◆ **Your instructions**:
Restate the records below word for word, and omit the images they hold.

-- start of Raw data --

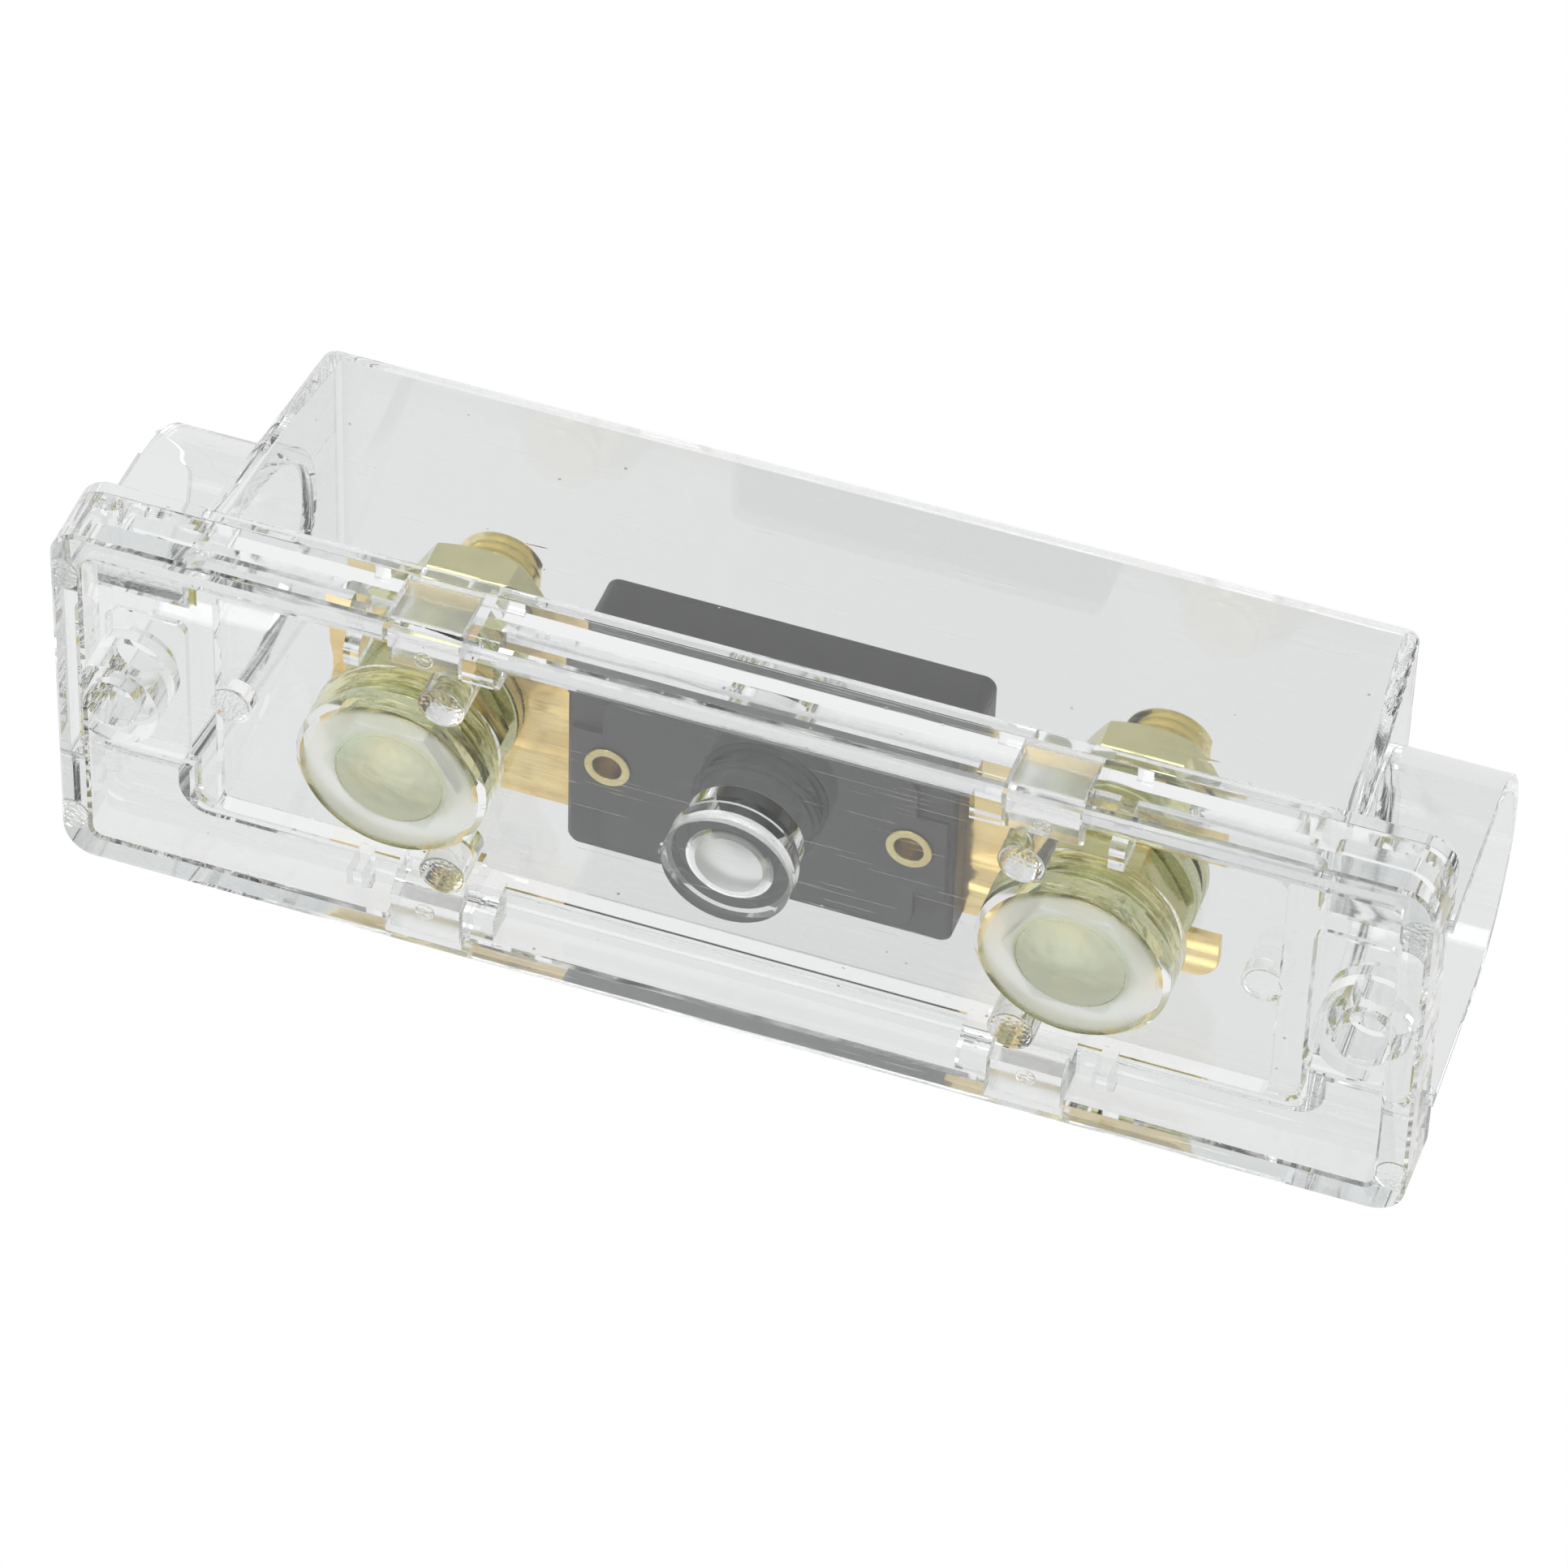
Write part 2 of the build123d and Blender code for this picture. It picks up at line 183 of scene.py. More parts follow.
def round_edges(piece: bpy.types.Object, edge: EdgeBreak) -> None:
    """Rounds a piece's sharp edges and evens its normals.

    Args:
        piece: the piece, in object mode.
        edge: how wide and fine the rounding is.
    """
    select_only(piece)
    bpy.ops.object.shade_smooth_by_angle(angle=math.radians(edge.smooth_angle))
    if edge.width_mm > 0:
        bevel = piece.modifiers.new("edge_break", "BEVEL")
        bevel.width = edge.width_mm * MM
        bevel.segments = edge.segments
        bevel.limit_method = "ANGLE"
        bevel.angle_limit = math.radians(edge.from_angle)
        bevel.miter_outer = "MITER_ARC"
        bevel.harden_normals = False
    even = piece.modifiers.new("even_normals", "WEIGHTED_NORMAL")
    even.weight = FLAT_FACE_WEIGHT
    even.keep_sharp = True
    finish_modifiers(piece)


def copy_of(node: str, edge: EdgeBreak, lift_mm: float = 0.0) -> bpy.types.Object:
    """Merged copy of a CAD node, rounded on its edges.

    Args:
        node: name of the CAD node.
        edge: rounding of the copy's edges.
        lift_mm: how far the copy is raised, so that faces don't coincide.

    Returns:
        The copy, at the origin, with its place in its mesh.
    """
    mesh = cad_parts[node].data.copy()
    mesh.materials.clear()
    piece = bpy.data.objects.new(f"{node}_shown", mesh)
    bpy.context.scene.collection.objects.link(piece)
    select_only(piece)
    bpy.ops.mesh.customdata_custom_splitnormals_clear()
    bpy.ops.object.mode_set(mode="EDIT")
    bpy.ops.mesh.select_all(action="SELECT")
    bpy.ops.mesh.remove_doubles(threshold=WELD_MM * MM)
    bpy.ops.mesh.dissolve_limited(angle_limit=math.radians(FLAT_DEGREES))
    if lift_mm:
        bpy.ops.transform.translate(value=(0, 0, lift_mm * MM))
    bpy.ops.object.mode_set(mode="OBJECT")
    round_edges(piece, edge)
    return piece


def settle(
    piece: bpy.types.Object,
    body: Body,
    material: bpy.types.Material,
    node: str,
) -> None:
    """Gives a piece its material and its body, and hides the CAD node that it replaces.

    Args:
        piece: the finished piece.
        body: CAD body that it rides on.
        material: its material.
        node: CAD node that it replaces.
    """
    piece.data.materials.clear()
    piece.data.materials.append(material)
    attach(piece, body.value)
    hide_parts(node)
    LOG.info("%s: %d faces", piece.name, len(piece.data.polygons))


# ---------------------------------------------------------------- finishes


@dataclass(frozen=True)
class Mark:
    """Frosted or milky place on a clear moulding, mirrored in X and in Y.

    Milk is the share of cloudy plastic, frost the roughness that it adds and
    rise the relief. Fade is the share of the half size over which the mark fades
    out, and for a ring it is the half width of the line.
    """

    centre_mm: tuple[float, float, float]
    half_mm: tuple[float, float, float]
    milk: float
    frost: float
    shape: MarkShape = MarkShape.ROUND
    fade: float = 0.12
    rise: float = 0.0


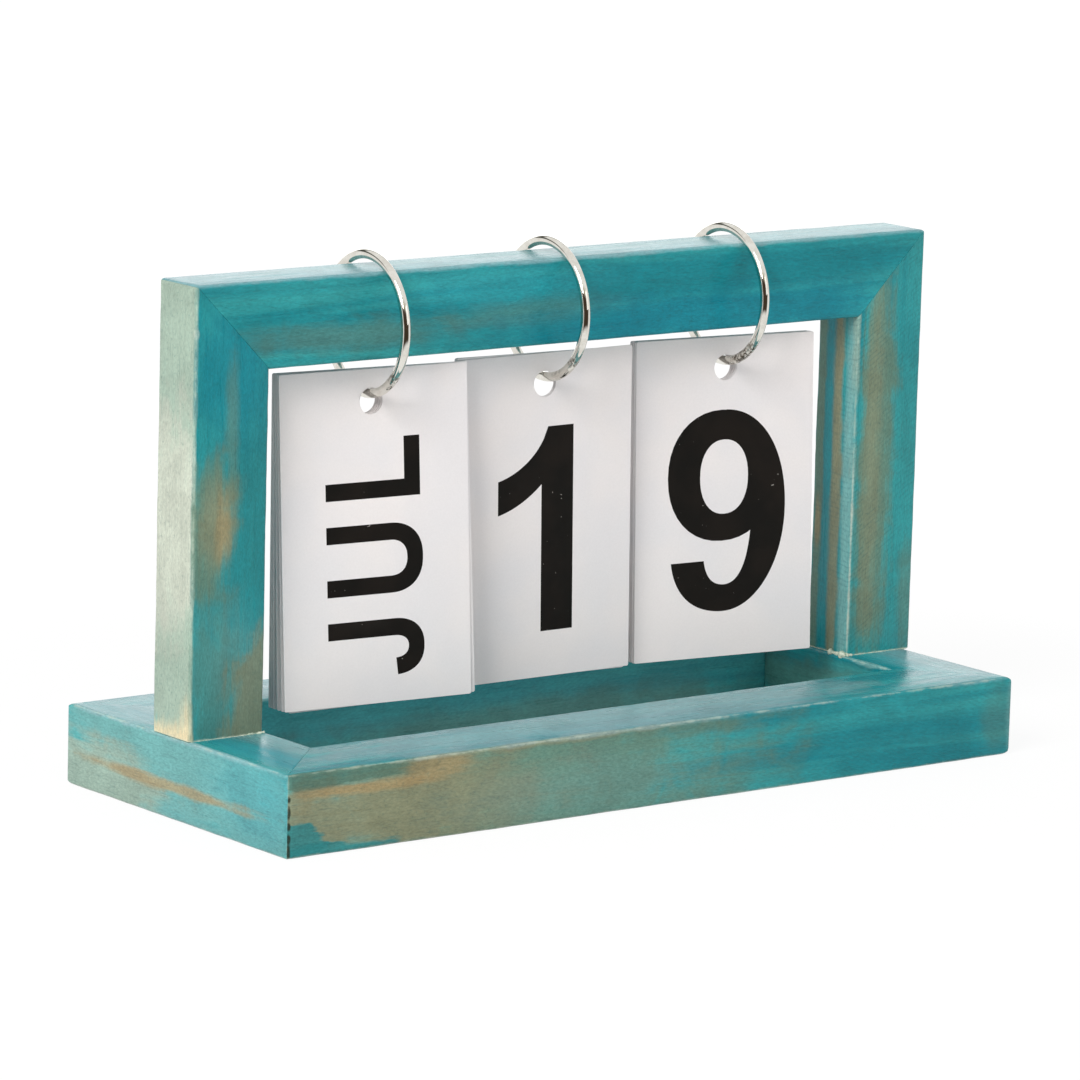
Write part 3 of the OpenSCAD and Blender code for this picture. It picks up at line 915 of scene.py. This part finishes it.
def letter_shapes():
    s, h = LETTER_STEM, LETTER_BAR
    post = bar(0, 0, s, 100)
    return {
        "A": (74, slant(0, 0, 28, 100, s * 1.12) + slant(56, 0, 28, 100, s * 1.12) + bar(16, 22, 58, 22 + h)),
        "B": (66, post + bar(s, 100 - h, 36, 100) + bar(s, 46, 38, 46 + h * 0.92) + bar(s, 0, 38, h)
              + bowl(36, 73, 27, 27, s, h, -90, 90) + bowl(38, 31, 28, 31, s, h, -90, 90)),
        "C": (69, bowl(36, 50, 36, 51.5, s, h, 38, 322)),
        "D": (68, post + bar(s, 100 - h, 32, 100) + bar(s, 0, 32, h)
              + bowl(32, 50, 36, 50, s, h, -90, 90)),
        "E": (57, post + bar(s, 0, 57, h) + bar(s, 43, 53, 43 + h) + bar(s, 100 - h, 56, 100)),
        "F": (55, post + bar(s, 42, 50, 42 + h) + bar(s, 100 - h, 55, 100)),
        "G": (72, bowl(36, 50, 36, 51.5, s, h, 38, 310) + bar(39, 38, 71, 38 + h * 0.9)
              + bar(71 - s, 8, 71, 42)),
        "J": (53, bar(53 - s, 30, 53, 100) + bowl(26.5, 30, 26.5, 32, s, h, -176, 0)),
        "L": (56, post + bar(s, 0, 56, h)),
        "M": (84, post + bar(84 - s, 0, 84, 100) + slant(34, 0, 2, 100, s) + slant(34, 0, 66, 100, s)),
        "N": (68, post + bar(68 - s, 0, 68, 100) + slant(68 - s * 1.15, 0, 0, 100, s * 1.15)),
        "O": (75, bowl(37.5, 50, 37.5, 51.5, s, h)),
        "P": (64, post + bar(s, 100 - h, 34, 100) + bar(s, 38, 34, 38 + h)
              + bowl(34, 69, 30, 31, s, h, -90, 90)),
        "R": (69, post + bar(s, 100 - h, 35, 100) + bar(s, 41, 36, 41 + h)
              + bowl(35, 70.5, 30, 29.5, s, h, -90, 90) + slant(51, 0, 28, 45, s * 1.15)),
        "S": (63, bowl(31.5, 72, 31, 29.5, s, h, 20, 270) + bowl(31.5, 28.5, 32, 30, s, h, -160, 90)),
        "T": (64, bar(0, 100 - h, 64, 100) + bar(32 - s / 2, 0, 32 + s / 2, 100 - h)),
        "U": (65.5, bar(0, 32, s, 100) + bar(65.5 - s, 32, 65.5, 100)
              + bowl(32.75, 33, 32.75, 35, s, h, -180, 0)),
        "V": (70, slant(27, 0, 0, 100, s * 1.1) + slant(27, 0, 53, 100, s * 1.1)),
        "Y": (68, slant(26, 36, 0, 100, s * 1.12) + slant(26, 36, 50, 100, s * 1.12)
              + bar(26, 0, 26 + s, 42)),
    }


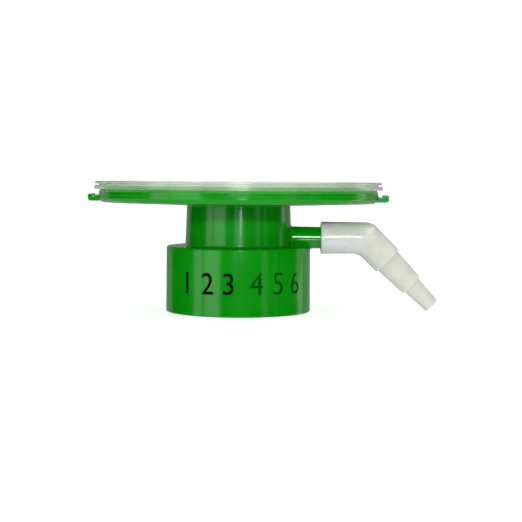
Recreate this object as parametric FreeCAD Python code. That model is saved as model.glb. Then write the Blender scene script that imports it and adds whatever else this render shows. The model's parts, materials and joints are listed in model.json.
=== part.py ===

-- end of Raw data --

◆ **Answer**:
Write part 2 of the build123d and Blender code for this picture. It picks up at line 183 of scene.py. More parts follow.
def round_edges(piece: bpy.types.Object, edge: EdgeBreak) -> None:
    """Rounds a piece's sharp edges and evens its normals.

    Args:
        piece: the piece, in object mode.
        edge: how wide and fine the rounding is.
    """
    select_only(piece)
    bpy.ops.object.shade_smooth_by_angle(angle=math.radians(edge.smooth_angle))
    if edge.width_mm > 0:
        bevel = piece.modifiers.new("edge_break", "BEVEL")
        bevel.width = edge.width_mm * MM
        bevel.segments = edge.segments
        bevel.limit_method = "ANGLE"
        bevel.angle_limit = math.radians(edge.from_angle)
        bevel.miter_outer = "MITER_ARC"
        bevel.harden_normals = False
    even = piece.modifiers.new("even_normals", "WEIGHTED_NORMAL")
    even.weight = FLAT_FACE_WEIGHT
    even.keep_sharp = True
    finish_modifiers(piece)


def copy_of(node: str, edge: EdgeBreak, lift_mm: float = 0.0) -> bpy.types.Object:
    """Merged copy of a CAD node, rounded on its edges.

    Args:
        node: name of the CAD node.
        edge: rounding of the copy's edges.
        lift_mm: how far the copy is raised, so that faces don't coincide.

    Returns:
        The copy, at the origin, with its place in its mesh.
    """
    mesh = cad_parts[node].data.copy()
    mesh.materials.clear()
    piece = bpy.data.objects.new(f"{node}_shown", mesh)
    bpy.context.scene.collection.objects.link(piece)
    select_only(piece)
    bpy.ops.mesh.customdata_custom_splitnormals_clear()
    bpy.ops.object.mode_set(mode="EDIT")
    bpy.ops.mesh.select_all(action="SELECT")
    bpy.ops.mesh.remove_doubles(threshold=WELD_MM * MM)
    bpy.ops.mesh.dissolve_limited(angle_limit=math.radians(FLAT_DEGREES))
    if lift_mm:
        bpy.ops.transform.translate(value=(0, 0, lift_mm * MM))
    bpy.ops.object.mode_set(mode="OBJECT")
    round_edges(piece, edge)
    return piece


def settle(
    piece: bpy.types.Object,
    body: Body,
    material: bpy.types.Material,
    node: str,
) -> None:
    """Gives a piece its material and its body, and hides the CAD node that it replaces.

    Args:
        piece: the finished piece.
        body: CAD body that it rides on.
        material: its material.
        node: CAD node that it replaces.
    """
    piece.data.materials.clear()
    piece.data.materials.append(material)
    attach(piece, body.value)
    hide_parts(node)
    LOG.info("%s: %d faces", piece.name, len(piece.data.polygons))


# ---------------------------------------------------------------- finishes


@dataclass(frozen=True)
class Mark:
    """Frosted or milky place on a clear moulding, mirrored in X and in Y.

    Milk is the share of cloudy plastic, frost the roughness that it adds and
    rise the relief. Fade is the share of the half size over which the mark fades
    out, and for a ring it is the half width of the line.
    """

    centre_mm: tuple[float, float, float]
    half_mm: tuple[float, float, float]
    milk: float
    frost: float
    shape: MarkShape = MarkShape.ROUND
    fade: float = 0.12
    rise: float = 0.0


Write part 3 of the OpenSCAD and Blender code for this picture. It picks up at line 915 of scene.py. This part finishes it.
def letter_shapes():
    s, h = LETTER_STEM, LETTER_BAR
    post = bar(0, 0, s, 100)
    return {
        "A": (74, slant(0, 0, 28, 100, s * 1.12) + slant(56, 0, 28, 100, s * 1.12) + bar(16, 22, 58, 22 + h)),
        "B": (66, post + bar(s, 100 - h, 36, 100) + bar(s, 46, 38, 46 + h * 0.92) + bar(s, 0, 38, h)
              + bowl(36, 73, 27, 27, s, h, -90, 90) + bowl(38, 31, 28, 31, s, h, -90, 90)),
        "C": (69, bowl(36, 50, 36, 51.5, s, h, 38, 322)),
        "D": (68, post + bar(s, 100 - h, 32, 100) + bar(s, 0, 32, h)
              + bowl(32, 50, 36, 50, s, h, -90, 90)),
        "E": (57, post + bar(s, 0, 57, h) + bar(s, 43, 53, 43 + h) + bar(s, 100 - h, 56, 100)),
        "F": (55, post + bar(s, 42, 50, 42 + h) + bar(s, 100 - h, 55, 100)),
        "G": (72, bowl(36, 50, 36, 51.5, s, h, 38, 310) + bar(39, 38, 71, 38 + h * 0.9)
              + bar(71 - s, 8, 71, 42)),
        "J": (53, bar(53 - s, 30, 53, 100) + bowl(26.5, 30, 26.5, 32, s, h, -176, 0)),
        "L": (56, post + bar(s, 0, 56, h)),
        "M": (84, post + bar(84 - s, 0, 84, 100) + slant(34, 0, 2, 100, s) + slant(34, 0, 66, 100, s)),
        "N": (68, post + bar(68 - s, 0, 68, 100) + slant(68 - s * 1.15, 0, 0, 100, s * 1.15)),
        "O": (75, bowl(37.5, 50, 37.5, 51.5, s, h)),
        "P": (64, post + bar(s, 100 - h, 34, 100) + bar(s, 38, 34, 38 + h)
              + bowl(34, 69, 30, 31, s, h, -90, 90)),
        "R": (69, post + bar(s, 100 - h, 35, 100) + bar(s, 41, 36, 41 + h)
              + bowl(35, 70.5, 30, 29.5, s, h, -90, 90) + slant(51, 0, 28, 45, s * 1.15)),
        "S": (63, bowl(31.5, 72, 31, 29.5, s, h, 20, 270) + bowl(31.5, 28.5, 32, 30, s, h, -160, 90)),
        "T": (64, bar(0, 100 - h, 64, 100) + bar(32 - s / 2, 0, 32 + s / 2, 100 - h)),
        "U": (65.5, bar(0, 32, s, 100) + bar(65.5 - s, 32, 65.5, 100)
              + bowl(32.75, 33, 32.75, 35, s, h, -180, 0)),
        "V": (70, slant(27, 0, 0, 100, s * 1.1) + slant(27, 0, 53, 100, s * 1.1)),
        "Y": (68, slant(26, 36, 0, 100, s * 1.12) + slant(26, 36, 50, 100, s * 1.12)
              + bar(26, 0, 26 + s, 42)),
    }


Recreate this object as parametric FreeCAD Python code. That model is saved as model.glb. Then write the Blender scene script that imports it and adds whatever else this render shows. The model's parts, materials and joints are listed in model.json.
=== part.py ===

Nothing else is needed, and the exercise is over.